By September 30, 2019 No Comments

Sierra Leone – the next in line for deep water success?

The Sierra Leone Fourth Licensing Round, reopened in May 2019 (Figure 1), enables investors to share in the recent renaissance in deep water exploration; providing an opportunity to license large areas of deep water acreage, containing proven light oil and condensate accumulations identified on a newly-available, high quality well and 3D seismic database (PSTM & PSDM).

Following on from the recent successes in the deep water plays of South America, including the world-class Liza discovery in Guyana, could the Sierra Leone margin be the next in line for continued deep water exploration success? To date there have been eight exploration wells drilled offshore Sierra Leone, all located toward to the south of the margin. The Sierra Leone Basin can therefore be considered underexplored in terms of hydrocarbon exploration.

Figure 1: Contract Areas on offer in Sierra Leone Fourth Licensing Round

An active petroleum system was proven in Sierra Leone during the last phase of exploration from 2009-2013, with multiple oil and condensate accumulations encountered in deep water Cretaceous slope fans (including 35 m oil light oil encountered in Mercury-1). Since 2014, Sierra Leone has seen a hiatus in exploration activity due to the global downturn in the oil and gas industry. The lack of activity was put to good use with the Sierra Leone Petroleum Directorate and technical partners Getech undertaking collaborative work to integrate the results from the recent drilling campaigns.
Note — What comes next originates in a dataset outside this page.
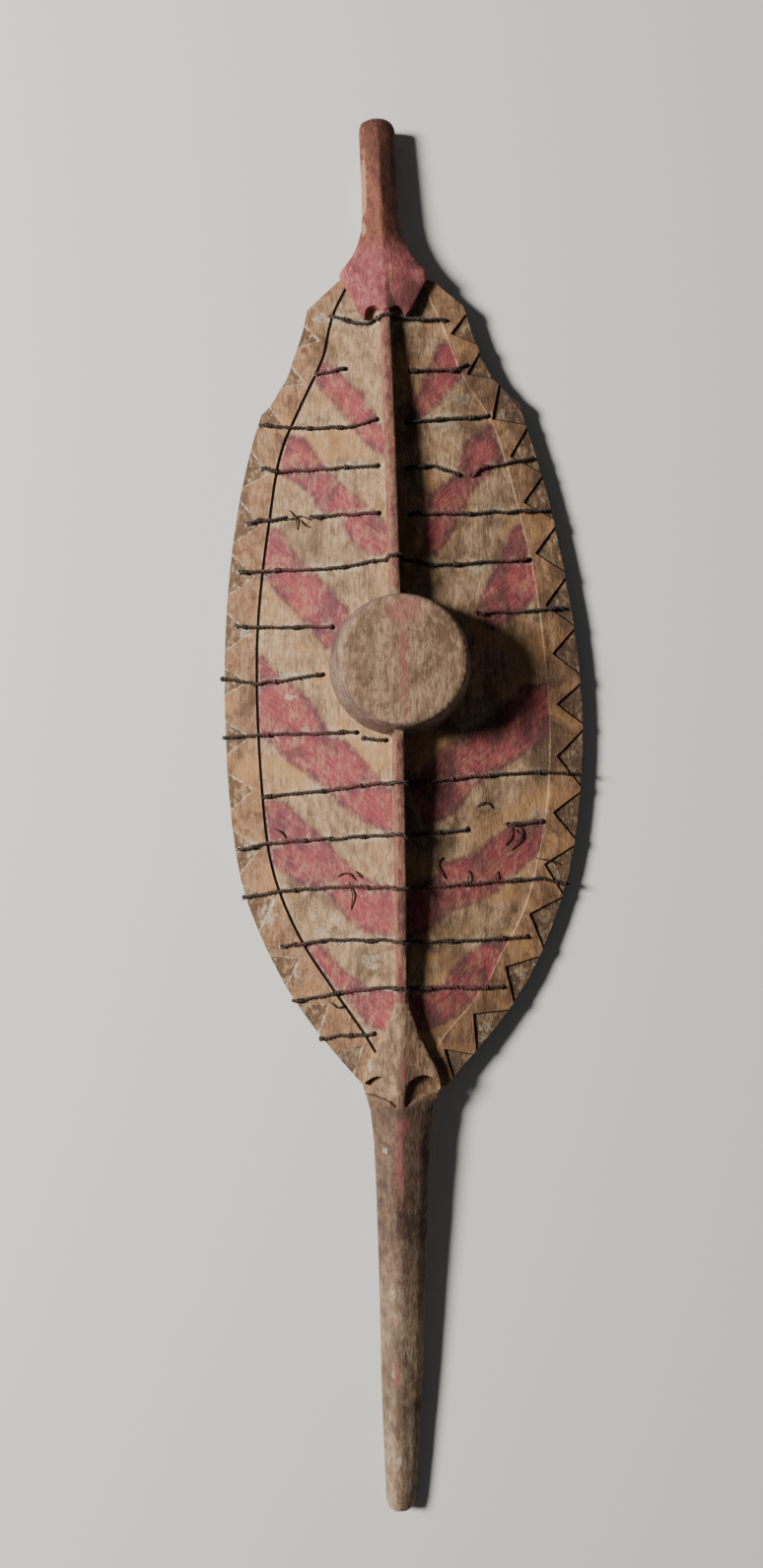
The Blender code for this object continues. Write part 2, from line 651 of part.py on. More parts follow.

The Fourth Licensing Round has been launched against a back-drop of new global investment in deep water; with exploration activity and commercial success in Guyana, Suriname and Senegal providing excellent analogues for future exploration in Sierra Leone and the oblique margin of North West Africa as a whole. In addition, a major reduction in drilling costs from 2014 and a more stable long-run oil price have significantly enhanced the deep-water investment environment.
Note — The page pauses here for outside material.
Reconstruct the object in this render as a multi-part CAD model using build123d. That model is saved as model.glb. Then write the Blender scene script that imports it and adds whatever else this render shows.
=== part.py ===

Extensional or transform margin setting?

Most of Sierra Leone is underlain by the Sierra Leone Basin, which is the southernmost of the MSGBC basins. The Monrovia Transform Fault (MTF) divides the broader attenuated crustal zone to the north (Sierra Leone) from the much narrower West Africa transform margin offshore Liberia, showing a rapid transition from continental crust to oceanic crust (Figures 2a and 2b). Our integrated structural analysis (Getech, 2013, 2018) utilises the comprehensive gravity and magnetic data holdings of Getech, together with key seismic and well data from the PDSL.
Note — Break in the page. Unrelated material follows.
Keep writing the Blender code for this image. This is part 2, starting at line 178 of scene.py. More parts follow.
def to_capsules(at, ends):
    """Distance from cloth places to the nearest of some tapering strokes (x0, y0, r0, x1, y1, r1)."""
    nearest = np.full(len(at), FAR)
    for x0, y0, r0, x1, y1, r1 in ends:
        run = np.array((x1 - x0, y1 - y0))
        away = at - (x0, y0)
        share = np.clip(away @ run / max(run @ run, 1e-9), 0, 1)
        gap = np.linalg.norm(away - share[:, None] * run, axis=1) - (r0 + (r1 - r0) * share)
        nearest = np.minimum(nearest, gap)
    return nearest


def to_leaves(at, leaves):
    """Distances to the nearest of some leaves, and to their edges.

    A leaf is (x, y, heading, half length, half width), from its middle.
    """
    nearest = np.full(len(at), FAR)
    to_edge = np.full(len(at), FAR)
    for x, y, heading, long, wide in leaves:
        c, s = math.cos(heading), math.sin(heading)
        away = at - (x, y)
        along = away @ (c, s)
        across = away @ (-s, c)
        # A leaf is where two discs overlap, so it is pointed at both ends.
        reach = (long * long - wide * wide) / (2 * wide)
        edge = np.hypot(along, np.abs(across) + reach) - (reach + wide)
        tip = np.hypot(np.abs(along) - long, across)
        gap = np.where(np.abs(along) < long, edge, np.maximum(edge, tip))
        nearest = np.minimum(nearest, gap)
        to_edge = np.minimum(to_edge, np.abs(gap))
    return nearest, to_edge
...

In our structural assessment we incorporate advanced data processing, integrated modelling, characterisation of crustal architecture, sediment and crustal thickness inversions to form the basis of the integrated structural analysis, which we then use to unravel some of the structural complexities associated with the Sierra Leone continental margin. Our study presents an understanding of the mechanisms involved in the development of play concepts at transform margins and their controlling factors. These ideas can be used predictively to inform exploration evaluations.

One of the key findings is that the offshore Sierra Leone margin to the north of the MTF is influenced by classic extensional tectonics akin to the MSGBC Basin zone (albeit with some transtensional influence), whereas the area to the south of the MFZ is influenced by transform margin tectonics. Furthermore, the undrilled northern Sierra Leone Basin has a similar structural style to the offshore Guinea region therefore giving potential for extensional trapping styles akin to discoveries in these areas.

Figure 2a: Gravity data: Bouguer anomaly onshore and free-air anomaly offshore.
Figure 2b: The transform faults of the Sierra Leone and Liberia Basins offshore Sierra Leone, with
an inset map showing the wells offshore Sierra Leone (PDSL & Getech, 2018. Sierra Leone Integrated Structural Study G1804).

Reassessing reservoir quality risk

In Sierra Leone, the presence of kaolinite cementation and quartz overgrowths have in the past been cited as risks to reservoir quality. Getech’s new palaeo drainage analysis and source-to-sink studies challenge this conclusion.

Of the 8 wells drilled in the offshore area, 6 have targeted Upper Cretaceous turbidite systems with varying degrees of success. All six of the recent wells found slope channel and fan sandstones with gross thickness from 10 to 200m and porosities ranging from 5 to 28%. What lithologies the palaeo-drainage systems were eroding will have had a significant effect on the reservoir quality of the shelfal and slope sandstones.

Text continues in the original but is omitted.